I mean it was August so a lot of light still at night and we were in Iceland, which in my opinion is not the ideal place for Aurora chasing in Europe, unless you’re staying for a longer time or.. you’re lucky!
Iceland is famous for its unpredictable weather and while most days were sunny during our trip – it only rained when we went to the spas so it didn’t really matter, the nights were either cloudy or the Aurora was too weak for us to bother losing sleep for (we had a packed itinerary so we were tired during the evenings).
However, during the night of our departure, there was a solar storm (KP 5-6) so I got hopeful that Aurora might waive us goodbye as our flight was scheduled around 12 AM. And that’s exactly what happened!
Honestly, we were lucky to be flying out that night, because on the ground there was no chance of spotting the Aurora no matter how strong it was: it was super cloudy and windy which I was really anxious about as I hate turbulence.
Here is one of the best shots that my phone managed to produce during the lift-off, when thankfully the lights on the plane were still off. I have to admit I was impressed with it: I mean it was on auto mode, handheld and on a moving plane. I wasn’t really expecting it to produce more than a grainy green blob!
So while I’d still recommend using an actual camera when photographing the Northern Lights, if you have a capable phone you might be able to get a decent or even good result with it too.

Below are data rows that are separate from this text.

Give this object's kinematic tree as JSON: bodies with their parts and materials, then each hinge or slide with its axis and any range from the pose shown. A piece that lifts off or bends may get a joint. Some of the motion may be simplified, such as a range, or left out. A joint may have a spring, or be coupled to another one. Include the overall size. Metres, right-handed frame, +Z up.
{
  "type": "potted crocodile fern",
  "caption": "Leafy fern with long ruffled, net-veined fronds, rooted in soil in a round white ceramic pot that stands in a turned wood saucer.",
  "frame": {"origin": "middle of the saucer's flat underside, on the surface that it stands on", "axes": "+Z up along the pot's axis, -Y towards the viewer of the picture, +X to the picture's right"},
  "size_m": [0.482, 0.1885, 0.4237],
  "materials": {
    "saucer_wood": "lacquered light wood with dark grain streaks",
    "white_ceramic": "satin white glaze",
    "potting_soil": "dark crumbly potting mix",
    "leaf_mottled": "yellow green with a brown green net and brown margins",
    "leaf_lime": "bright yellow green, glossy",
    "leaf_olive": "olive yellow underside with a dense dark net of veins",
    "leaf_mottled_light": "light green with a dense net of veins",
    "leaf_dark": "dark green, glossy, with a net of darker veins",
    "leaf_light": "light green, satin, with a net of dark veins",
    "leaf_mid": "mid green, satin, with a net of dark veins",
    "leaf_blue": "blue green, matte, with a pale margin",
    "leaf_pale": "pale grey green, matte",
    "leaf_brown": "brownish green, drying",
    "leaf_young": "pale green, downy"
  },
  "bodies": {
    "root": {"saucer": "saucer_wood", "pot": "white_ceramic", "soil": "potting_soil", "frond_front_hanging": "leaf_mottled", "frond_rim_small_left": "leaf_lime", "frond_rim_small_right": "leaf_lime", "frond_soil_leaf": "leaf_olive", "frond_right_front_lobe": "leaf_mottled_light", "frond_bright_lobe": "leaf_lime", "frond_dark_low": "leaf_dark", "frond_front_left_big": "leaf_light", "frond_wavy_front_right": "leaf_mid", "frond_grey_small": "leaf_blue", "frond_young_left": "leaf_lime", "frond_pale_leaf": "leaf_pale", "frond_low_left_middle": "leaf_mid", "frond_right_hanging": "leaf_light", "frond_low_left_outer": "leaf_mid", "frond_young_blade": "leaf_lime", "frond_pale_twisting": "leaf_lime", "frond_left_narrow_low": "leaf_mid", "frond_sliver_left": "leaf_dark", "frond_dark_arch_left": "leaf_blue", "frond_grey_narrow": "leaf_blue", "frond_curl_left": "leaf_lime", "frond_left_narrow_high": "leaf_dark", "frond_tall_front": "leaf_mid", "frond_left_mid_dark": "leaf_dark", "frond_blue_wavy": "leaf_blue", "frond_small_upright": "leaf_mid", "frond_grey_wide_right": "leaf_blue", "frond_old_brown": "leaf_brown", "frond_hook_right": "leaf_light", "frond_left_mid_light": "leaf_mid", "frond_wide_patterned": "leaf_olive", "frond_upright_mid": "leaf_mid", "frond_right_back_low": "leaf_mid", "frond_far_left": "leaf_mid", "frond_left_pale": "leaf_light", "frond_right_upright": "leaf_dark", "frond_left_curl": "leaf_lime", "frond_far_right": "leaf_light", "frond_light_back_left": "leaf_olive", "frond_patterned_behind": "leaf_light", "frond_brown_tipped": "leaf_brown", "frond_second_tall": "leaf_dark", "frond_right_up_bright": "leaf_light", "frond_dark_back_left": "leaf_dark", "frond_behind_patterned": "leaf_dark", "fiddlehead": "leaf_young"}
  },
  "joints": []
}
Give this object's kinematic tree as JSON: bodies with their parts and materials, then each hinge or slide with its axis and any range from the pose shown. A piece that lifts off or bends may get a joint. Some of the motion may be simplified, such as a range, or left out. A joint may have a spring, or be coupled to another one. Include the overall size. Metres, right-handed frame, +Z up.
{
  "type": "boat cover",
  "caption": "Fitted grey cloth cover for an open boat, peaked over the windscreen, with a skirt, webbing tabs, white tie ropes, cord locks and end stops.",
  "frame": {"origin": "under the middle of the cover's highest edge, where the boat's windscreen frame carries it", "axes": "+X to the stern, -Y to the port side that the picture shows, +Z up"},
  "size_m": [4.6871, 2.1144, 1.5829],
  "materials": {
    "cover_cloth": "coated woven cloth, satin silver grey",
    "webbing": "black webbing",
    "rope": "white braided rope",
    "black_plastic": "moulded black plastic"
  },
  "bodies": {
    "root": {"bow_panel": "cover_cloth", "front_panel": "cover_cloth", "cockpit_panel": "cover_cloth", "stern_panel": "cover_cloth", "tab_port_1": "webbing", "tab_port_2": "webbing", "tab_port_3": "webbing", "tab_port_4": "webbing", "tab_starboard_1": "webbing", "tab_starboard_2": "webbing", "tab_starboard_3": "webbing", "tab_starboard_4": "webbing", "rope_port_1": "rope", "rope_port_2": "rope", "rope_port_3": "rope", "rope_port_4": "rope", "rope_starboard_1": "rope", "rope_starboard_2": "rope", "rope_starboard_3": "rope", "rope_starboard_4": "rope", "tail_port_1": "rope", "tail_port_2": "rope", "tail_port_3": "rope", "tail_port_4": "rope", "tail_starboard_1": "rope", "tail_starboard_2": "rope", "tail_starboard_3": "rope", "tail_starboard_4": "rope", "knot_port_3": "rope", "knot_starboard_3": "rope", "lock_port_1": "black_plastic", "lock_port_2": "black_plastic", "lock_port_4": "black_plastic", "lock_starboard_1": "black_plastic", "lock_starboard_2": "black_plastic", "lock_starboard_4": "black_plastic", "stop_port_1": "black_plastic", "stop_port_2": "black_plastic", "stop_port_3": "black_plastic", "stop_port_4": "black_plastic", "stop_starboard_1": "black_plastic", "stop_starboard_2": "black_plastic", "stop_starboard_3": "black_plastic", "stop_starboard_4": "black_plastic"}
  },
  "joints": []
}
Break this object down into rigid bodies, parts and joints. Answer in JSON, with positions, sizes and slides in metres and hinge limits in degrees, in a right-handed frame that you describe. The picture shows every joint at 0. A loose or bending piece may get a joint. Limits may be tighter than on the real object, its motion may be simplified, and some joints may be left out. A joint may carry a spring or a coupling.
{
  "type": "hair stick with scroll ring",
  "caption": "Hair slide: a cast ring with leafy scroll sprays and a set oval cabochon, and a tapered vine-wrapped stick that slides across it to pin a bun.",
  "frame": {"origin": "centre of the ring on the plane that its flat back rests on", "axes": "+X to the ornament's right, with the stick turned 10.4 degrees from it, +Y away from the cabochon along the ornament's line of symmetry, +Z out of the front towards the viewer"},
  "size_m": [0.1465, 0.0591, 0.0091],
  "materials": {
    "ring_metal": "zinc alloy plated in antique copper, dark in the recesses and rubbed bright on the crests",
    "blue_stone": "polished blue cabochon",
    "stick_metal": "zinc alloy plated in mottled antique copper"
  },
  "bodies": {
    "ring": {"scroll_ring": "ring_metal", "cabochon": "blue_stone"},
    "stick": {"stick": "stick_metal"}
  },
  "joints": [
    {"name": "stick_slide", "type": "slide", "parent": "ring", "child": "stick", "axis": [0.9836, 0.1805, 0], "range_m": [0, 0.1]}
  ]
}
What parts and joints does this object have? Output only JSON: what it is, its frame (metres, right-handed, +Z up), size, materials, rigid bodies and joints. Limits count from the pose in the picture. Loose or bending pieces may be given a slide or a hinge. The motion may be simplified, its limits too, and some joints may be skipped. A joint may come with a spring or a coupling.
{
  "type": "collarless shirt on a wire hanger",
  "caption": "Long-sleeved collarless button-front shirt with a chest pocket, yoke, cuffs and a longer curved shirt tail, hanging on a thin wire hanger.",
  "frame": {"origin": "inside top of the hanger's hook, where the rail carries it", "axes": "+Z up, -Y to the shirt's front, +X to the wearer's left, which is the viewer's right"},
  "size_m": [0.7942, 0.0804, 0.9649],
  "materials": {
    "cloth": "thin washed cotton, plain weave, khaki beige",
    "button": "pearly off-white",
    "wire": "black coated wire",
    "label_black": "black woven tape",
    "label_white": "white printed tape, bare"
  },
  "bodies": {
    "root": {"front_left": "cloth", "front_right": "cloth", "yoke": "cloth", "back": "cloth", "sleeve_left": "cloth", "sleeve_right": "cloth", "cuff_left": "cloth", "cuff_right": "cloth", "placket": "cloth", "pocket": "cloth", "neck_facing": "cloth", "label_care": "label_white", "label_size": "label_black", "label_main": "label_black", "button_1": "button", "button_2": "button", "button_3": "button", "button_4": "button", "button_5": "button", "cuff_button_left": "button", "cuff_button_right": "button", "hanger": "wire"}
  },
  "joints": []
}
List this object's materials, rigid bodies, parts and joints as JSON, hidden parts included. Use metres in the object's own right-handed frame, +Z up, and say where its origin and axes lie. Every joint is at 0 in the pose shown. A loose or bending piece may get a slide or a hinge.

So there you have it: my beginner guide on how to take pictures of the Northern Lights. Hope you found it helpful and easy to understand.
So you see, you don’t have to be a professional photographer to get a nice photo of the Aurora. You just need to learn a few simple concepts and have the right equipment.
Of course, if you don’t want to invest in so much gear, you can also book an Aurora photography tour: they’ll provide you with a decent camera and everything else you might need. You just have to bring a few memory cards.
However, I do think that a small mirrorless camera might be handy for any other trips you might do in the future.